Federal judge tosses Oregon lawsuit over mail voting, tabulation machines
Ryan Patraw process ballots at the Marion County Clerk’s Office in Salem on Monday, May 16. Each ballot goes through several steps before it is scanned to have the vote tabulated. (Ron Cooper/Oregon Capital Chronicle)
A federal judge has tossed a lawsuit intended to end mail voting and electronic voting tabulation in Oregon, saying “generalized grievances” about the state’s elections aren’t enough to give a group of unsuccessful Republican candidates and other election deniers standing to sue.
U.S. Magistrate Judge Stacie F. Beckerman dismissed the suit late last month. Plaintiffs, led by former school superintendent and 2022 Republican gubernatorial candidate Marc Thielman, are appealing her ruling.
“Plaintiffs allege that Oregon’s computerized vote tabulation and mail-in voting systems violate their constitutional rights, including violations of the Due Process Clause, the Equal Protection Clause, and their fundamental right to vote,” Beckerman wrote. “Plaintiffs allege that ‘organized criminals’ are manipulating Oregon’s elections, and they base their claims on a documentary about voting irregularities in other states and reports of voting irregularities in Oregon.”

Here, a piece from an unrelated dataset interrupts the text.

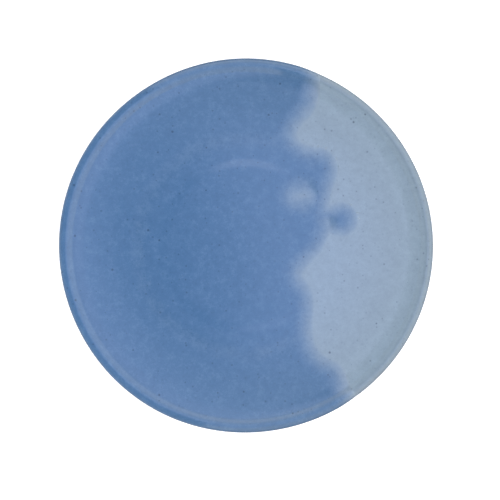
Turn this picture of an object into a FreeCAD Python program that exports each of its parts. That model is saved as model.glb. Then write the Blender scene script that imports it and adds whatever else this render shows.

In a 44-page complaint filed last October and in oral arguments last month, Thielman and others claimed that Oregon voters have been disenfranchised, though they provided no evidence. The bulk of the complaint relied on “2,000 Mules,” a 2022 film from right-wing commentator Dinesh D’Souza, that purported to show that people in Arizona, Georgia, Michigan, Pennsylvania and Wisconsin delivered multiple ballots to drop boxes.
Election experts have debunked the film’s claims. It also didn’t include Oregon, though the lawsuit claimed fraud was prevalent in Eugene, Portland, Jackson County and Marion County based on unexplained analyses from two prominent election deniers.
The lawsuit sought injunctions blocking Oregon from using mail voting, which has been the standard for more than two decades, and to prevent ballots from being counted by machines.
Beckerman’s nine-page opinion didn’t get into the merits of the complaint but whether Thielman and other plaintiffs had legal standing.
Thielman was joined by state Sen. Dennis Linthicum, R-Klamath Falls, and several unsuccessful Republican candidates: Ben Edtl lost to Democratic Senate President Rob Wagner of Lake Oswego, Sandra Nelson lost to Democratic Rep. Ken Helm and Diane Rich and Pam Lewis lost local elections in Coos County, Rich for county clerk and Lewis for a county commission spot. Another plaintiff, Chuck Wiese, is a former meteorologist who denies the existence of climate change.
“Plaintiffs’ alleged injury – their lack of confidence in Oregon’s election system – is not particularized to the plaintiffs in this litigation,” Beckerman wrote. “Rather, plaintiffs allege that their lack of confidence in Oregon’s election system is shared ‘by all of Oregon’s citizens’ and is ‘a statewide issue.’ As such, plaintiffs have not alleged a particularized injury sufficient to establish standing.”
The case is among several attempts by election deniers in Oregon and elsewhere to discredit elections. A federal judge in February dismissed another case, Gunter v. Fagan, that combined three lawsuits filed by election deniers against county clerks in Washington and Wasco counties and then-Secretary of State Shemia Fagan. The lead plaintiff in that case, Jennifer Gunter, has filed an appeal and aims to prevent the state from using machines to count votes.